Ed used a big Tandem, but with a custom deck. You should talk to him, last time I saw him he was in the San Diego area.

I'd strongly, strongly, strongly suggest doing some ambitious, but shorter paddles first. As far as I know, even Ed's Hawaii crossing has never been repeated, and that might be for very good reason.

Geoff
Yea I know his effort has never been repeated. Like I said, I also think his is the longest Pacific crossing to date. It's certainly not the easiest thing to do.

I don't want a sailboat. I want a kayak. Where did you read Ed used a custom deck? All the interviews I read say he used a production kayak. http://www.canoekayak.com/features/stories/gillet/
I think, and this based on memory from meeting Ed and hearing his story in person, that it was a production hull, a tandem, but the deck was either custom or heavily modified to put him in the center.
If you use Freeze dried food, you'd need to de-salinate water. It might not be worth the effort.

I don't know of any that stock those kind of calories. Katie spotz just rowed across the atlantic, might be worth spending some time on her blog. You'd have less space and ability to move around than she did, but worth a read.

http://rowforwater.com/challenge/faqs/
What do you mean by, 'might not be worth the effort' ? There is a manual reverse osmosis kit produced by Katadyne (sp) that can produce fresh water from salt water.
But that's just it, you'd have to pump all the water.

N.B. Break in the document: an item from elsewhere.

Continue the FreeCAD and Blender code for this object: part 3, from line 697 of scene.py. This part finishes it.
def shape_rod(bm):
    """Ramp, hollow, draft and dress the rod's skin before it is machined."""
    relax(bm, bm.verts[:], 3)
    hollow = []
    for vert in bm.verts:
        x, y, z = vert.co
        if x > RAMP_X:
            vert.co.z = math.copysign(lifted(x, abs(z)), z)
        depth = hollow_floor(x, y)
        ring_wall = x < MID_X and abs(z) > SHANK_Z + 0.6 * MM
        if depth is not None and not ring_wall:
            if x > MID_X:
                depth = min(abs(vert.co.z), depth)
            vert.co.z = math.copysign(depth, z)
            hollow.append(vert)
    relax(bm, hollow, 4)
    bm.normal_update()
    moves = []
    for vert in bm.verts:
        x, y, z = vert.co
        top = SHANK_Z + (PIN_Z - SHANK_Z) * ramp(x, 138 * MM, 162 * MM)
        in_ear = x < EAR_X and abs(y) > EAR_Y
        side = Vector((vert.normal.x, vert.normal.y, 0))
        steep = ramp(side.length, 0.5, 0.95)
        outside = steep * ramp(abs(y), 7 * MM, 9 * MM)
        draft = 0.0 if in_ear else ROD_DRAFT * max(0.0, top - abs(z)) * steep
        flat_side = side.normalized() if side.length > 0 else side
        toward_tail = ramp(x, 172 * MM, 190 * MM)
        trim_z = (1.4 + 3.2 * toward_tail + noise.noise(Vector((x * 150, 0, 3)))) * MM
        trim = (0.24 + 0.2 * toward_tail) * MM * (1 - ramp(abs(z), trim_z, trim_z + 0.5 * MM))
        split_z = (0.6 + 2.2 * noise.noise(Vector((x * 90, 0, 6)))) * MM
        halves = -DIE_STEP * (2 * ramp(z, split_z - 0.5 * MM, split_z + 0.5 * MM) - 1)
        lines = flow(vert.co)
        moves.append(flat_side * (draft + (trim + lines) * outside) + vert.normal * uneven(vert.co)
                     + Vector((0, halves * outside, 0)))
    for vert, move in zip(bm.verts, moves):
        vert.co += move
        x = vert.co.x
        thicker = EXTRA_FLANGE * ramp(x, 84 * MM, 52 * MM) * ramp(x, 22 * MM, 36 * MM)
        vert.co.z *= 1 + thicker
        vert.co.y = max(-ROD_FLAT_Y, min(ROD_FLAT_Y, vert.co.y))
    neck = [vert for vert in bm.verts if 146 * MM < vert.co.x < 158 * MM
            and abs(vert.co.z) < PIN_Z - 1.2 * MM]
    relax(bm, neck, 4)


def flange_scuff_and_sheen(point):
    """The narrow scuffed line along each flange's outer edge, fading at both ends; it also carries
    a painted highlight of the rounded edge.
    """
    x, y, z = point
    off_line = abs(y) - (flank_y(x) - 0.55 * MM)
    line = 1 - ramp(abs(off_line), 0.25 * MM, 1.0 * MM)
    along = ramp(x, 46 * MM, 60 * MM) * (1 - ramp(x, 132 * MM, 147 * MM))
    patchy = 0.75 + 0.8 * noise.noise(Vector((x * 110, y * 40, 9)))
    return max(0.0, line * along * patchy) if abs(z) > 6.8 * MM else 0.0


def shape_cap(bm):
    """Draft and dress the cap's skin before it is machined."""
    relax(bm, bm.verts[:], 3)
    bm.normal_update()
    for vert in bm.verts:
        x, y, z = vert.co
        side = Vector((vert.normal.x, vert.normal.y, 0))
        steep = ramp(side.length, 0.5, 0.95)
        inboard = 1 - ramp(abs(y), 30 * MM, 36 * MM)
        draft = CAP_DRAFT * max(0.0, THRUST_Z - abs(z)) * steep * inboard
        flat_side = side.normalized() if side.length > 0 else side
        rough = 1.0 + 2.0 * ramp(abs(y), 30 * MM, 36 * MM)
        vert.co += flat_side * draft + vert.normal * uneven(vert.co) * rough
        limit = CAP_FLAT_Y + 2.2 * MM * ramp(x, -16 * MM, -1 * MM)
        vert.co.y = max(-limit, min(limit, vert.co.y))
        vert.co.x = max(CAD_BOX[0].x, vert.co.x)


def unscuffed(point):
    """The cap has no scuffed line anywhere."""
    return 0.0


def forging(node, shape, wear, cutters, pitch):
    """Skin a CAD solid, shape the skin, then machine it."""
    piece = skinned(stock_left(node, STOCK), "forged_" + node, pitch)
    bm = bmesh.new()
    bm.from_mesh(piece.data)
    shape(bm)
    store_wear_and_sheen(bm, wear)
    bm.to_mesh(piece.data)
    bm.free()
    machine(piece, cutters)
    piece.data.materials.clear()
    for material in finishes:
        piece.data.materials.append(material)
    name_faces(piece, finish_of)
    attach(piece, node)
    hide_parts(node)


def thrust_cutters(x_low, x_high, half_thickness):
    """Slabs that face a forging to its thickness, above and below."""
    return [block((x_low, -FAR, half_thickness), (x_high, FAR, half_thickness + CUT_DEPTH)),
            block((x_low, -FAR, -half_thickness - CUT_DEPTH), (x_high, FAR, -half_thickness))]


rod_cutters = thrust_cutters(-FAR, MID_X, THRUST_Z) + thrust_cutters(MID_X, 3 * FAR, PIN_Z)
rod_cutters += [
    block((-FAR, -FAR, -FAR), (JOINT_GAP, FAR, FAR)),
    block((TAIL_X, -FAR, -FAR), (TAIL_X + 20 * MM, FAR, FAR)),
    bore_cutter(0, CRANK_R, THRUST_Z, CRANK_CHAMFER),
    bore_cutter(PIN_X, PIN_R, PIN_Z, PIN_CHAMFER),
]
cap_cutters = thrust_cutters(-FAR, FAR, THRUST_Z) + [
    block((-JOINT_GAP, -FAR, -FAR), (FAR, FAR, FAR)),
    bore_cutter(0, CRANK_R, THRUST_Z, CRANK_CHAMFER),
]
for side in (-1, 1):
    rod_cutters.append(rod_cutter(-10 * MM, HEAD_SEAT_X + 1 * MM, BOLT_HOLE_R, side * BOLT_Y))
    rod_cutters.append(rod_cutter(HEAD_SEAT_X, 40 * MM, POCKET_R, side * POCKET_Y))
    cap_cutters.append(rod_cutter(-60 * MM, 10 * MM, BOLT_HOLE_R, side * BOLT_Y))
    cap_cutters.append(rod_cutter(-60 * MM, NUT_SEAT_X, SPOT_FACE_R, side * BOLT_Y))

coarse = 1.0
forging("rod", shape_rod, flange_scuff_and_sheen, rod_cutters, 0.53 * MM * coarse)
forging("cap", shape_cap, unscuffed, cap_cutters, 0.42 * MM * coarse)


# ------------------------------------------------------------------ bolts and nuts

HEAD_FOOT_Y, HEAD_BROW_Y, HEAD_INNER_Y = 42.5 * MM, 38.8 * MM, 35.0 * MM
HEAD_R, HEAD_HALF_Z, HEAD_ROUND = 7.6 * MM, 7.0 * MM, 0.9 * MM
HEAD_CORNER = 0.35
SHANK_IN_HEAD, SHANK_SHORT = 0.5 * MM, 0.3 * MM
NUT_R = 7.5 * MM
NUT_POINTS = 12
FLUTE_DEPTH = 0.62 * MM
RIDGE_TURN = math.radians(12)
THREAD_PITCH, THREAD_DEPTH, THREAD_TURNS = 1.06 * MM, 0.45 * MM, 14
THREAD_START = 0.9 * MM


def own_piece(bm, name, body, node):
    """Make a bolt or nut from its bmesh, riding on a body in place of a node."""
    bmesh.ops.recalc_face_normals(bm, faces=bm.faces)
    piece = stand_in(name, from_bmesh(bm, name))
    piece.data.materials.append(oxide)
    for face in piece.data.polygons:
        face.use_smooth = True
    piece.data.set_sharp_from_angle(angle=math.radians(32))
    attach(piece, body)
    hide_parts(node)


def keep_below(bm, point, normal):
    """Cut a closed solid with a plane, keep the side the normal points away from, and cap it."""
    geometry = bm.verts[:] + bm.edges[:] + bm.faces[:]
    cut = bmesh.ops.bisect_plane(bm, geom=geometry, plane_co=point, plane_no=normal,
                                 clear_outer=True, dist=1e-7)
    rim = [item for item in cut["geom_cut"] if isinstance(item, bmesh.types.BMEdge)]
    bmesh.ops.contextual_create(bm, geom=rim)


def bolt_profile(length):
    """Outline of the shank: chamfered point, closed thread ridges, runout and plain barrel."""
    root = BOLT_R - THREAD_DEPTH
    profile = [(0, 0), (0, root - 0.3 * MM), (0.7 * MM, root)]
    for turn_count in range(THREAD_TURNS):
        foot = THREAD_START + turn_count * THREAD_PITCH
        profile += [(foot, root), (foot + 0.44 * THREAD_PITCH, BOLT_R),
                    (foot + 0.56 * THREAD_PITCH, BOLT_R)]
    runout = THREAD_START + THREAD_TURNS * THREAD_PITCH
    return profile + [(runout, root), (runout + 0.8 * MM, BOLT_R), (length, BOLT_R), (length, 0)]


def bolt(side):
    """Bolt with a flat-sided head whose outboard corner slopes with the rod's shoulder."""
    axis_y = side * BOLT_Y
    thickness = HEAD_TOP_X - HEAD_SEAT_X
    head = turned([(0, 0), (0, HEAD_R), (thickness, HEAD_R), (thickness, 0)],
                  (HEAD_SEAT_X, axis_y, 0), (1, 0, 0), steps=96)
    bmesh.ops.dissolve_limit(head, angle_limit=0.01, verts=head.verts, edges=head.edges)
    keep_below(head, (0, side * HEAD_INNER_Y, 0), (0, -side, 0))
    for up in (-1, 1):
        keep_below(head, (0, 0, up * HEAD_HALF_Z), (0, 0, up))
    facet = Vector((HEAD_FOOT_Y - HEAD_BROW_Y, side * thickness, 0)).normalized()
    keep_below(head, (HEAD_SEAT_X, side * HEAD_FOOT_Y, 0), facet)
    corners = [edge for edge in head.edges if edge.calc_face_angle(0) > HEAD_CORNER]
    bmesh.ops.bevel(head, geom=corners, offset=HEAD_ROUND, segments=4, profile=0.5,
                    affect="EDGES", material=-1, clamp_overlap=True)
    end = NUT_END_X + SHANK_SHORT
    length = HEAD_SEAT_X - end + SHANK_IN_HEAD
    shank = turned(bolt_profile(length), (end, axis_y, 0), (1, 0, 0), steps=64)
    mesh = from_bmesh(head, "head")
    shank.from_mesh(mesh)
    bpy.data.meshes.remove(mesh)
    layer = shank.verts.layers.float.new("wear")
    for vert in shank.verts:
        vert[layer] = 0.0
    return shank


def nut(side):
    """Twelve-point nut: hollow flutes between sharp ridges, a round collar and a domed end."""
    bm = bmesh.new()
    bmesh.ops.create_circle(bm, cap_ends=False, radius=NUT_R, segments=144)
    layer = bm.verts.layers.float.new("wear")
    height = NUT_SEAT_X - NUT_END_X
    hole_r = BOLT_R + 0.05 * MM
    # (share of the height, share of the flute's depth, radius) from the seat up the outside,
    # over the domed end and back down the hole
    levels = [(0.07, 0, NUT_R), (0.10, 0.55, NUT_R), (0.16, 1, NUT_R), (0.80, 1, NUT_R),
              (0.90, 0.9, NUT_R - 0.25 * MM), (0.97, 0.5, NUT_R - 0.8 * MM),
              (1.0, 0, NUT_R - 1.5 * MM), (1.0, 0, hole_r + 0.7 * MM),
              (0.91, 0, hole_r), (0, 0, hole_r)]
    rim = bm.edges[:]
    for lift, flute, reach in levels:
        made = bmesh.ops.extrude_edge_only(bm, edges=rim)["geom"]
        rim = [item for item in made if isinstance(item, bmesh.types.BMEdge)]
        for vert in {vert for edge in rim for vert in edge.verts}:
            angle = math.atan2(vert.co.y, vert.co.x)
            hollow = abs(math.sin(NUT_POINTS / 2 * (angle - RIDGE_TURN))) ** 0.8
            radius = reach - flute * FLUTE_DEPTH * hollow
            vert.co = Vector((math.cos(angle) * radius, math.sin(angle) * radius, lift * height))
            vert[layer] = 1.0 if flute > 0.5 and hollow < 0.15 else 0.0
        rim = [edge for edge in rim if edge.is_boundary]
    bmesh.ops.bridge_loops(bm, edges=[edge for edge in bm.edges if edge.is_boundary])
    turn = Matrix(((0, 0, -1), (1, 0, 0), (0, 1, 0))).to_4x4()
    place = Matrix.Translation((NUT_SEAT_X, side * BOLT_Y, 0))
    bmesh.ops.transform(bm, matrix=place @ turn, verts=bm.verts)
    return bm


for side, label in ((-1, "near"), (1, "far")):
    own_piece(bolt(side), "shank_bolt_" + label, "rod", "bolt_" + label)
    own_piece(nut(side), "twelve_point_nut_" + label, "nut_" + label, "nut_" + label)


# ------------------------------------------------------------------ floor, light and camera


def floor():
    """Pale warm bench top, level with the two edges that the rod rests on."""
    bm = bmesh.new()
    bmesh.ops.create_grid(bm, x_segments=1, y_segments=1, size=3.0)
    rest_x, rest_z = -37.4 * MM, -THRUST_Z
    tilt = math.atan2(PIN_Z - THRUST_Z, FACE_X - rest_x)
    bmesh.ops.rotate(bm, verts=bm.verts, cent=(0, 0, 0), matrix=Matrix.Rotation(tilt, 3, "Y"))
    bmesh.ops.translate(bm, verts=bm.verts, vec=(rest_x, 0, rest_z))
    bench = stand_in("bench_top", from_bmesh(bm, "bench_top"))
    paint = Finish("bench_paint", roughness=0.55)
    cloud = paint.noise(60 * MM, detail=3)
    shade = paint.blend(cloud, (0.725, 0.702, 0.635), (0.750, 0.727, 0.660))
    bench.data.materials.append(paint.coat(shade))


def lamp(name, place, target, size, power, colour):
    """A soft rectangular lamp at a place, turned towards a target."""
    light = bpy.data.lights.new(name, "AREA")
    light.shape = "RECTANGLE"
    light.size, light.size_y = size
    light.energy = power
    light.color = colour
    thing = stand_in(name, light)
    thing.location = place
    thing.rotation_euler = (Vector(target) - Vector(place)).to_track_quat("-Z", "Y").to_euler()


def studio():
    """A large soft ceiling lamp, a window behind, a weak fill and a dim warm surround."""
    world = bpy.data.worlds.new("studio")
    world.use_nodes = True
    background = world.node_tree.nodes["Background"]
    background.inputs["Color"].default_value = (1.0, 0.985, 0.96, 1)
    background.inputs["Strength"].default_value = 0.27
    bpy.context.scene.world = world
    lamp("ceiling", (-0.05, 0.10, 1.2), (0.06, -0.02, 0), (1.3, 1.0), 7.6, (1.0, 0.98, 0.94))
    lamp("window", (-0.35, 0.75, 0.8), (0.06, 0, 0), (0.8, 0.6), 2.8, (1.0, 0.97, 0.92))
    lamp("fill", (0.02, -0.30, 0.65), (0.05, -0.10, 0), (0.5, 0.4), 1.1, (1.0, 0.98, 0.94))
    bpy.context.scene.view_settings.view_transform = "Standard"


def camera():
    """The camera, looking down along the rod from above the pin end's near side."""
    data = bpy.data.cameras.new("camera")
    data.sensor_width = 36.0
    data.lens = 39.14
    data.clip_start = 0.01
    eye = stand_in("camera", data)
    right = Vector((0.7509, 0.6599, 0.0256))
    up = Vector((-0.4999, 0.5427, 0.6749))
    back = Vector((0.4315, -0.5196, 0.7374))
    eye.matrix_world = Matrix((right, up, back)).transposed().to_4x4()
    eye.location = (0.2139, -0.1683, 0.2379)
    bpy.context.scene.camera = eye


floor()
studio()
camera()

You're going to pumping tons of water anyway. Though, I suppose for the weight, freeze dried would be needed.
4.5 liters ( a gallon) produced for one hour pumping operation.
Sounds like quite a bit of effort.
What other options might I have then? Perhaps a solar reverse osmosis kit? Unfortunately all of my search efforts are producing more commercial/residential units rather than 'emergency' portable kits.
I think there is A LOT more here to consider than just filtering water but it's a definite key issue when surviving long term, open water conditions. There is a company called HTI (Hydration Technology Innovations) that I came across thru a special forces buddy. This company was based on treating the worst case scenario water for military that were in isolated or hostile areas during recon missions with limited to no resources. Salt water is very high in osmotic pressure so it requires a special membrane to filter it. They designed a Sea Pack kit that you simply add salt water into, add a 4 oz. syrup solution and wait 4-5 hours to drink (no pumping). But, you would also want to check with them to see if there are any negative side effects from continuous consumption, since this kit is based on survival scenarios (10 days). Alotta other issues to consider on this. Exposure, elements, experience are just a few that come to mind. I admire your enthusiasm.
I agree with Rey, and not to be rude, but I sort of feel like anyone with enough experience to consider a trip like this, seriously, would need to have done enough paddling long trips that they'd have the advice, not be asking for it.

Ed Gillette did a lot of big trips before trying his Hawaii crossing, and he still nearly didn't make it.

I don't mean to be negative, just a thought I had.
Just curious, but is this the same Matt (permanentjaun) that biked 4176 miles across the US to help raise money for Autism a few years back??
The one and only, yes.

Been a while since that. I suppose I have the itch again.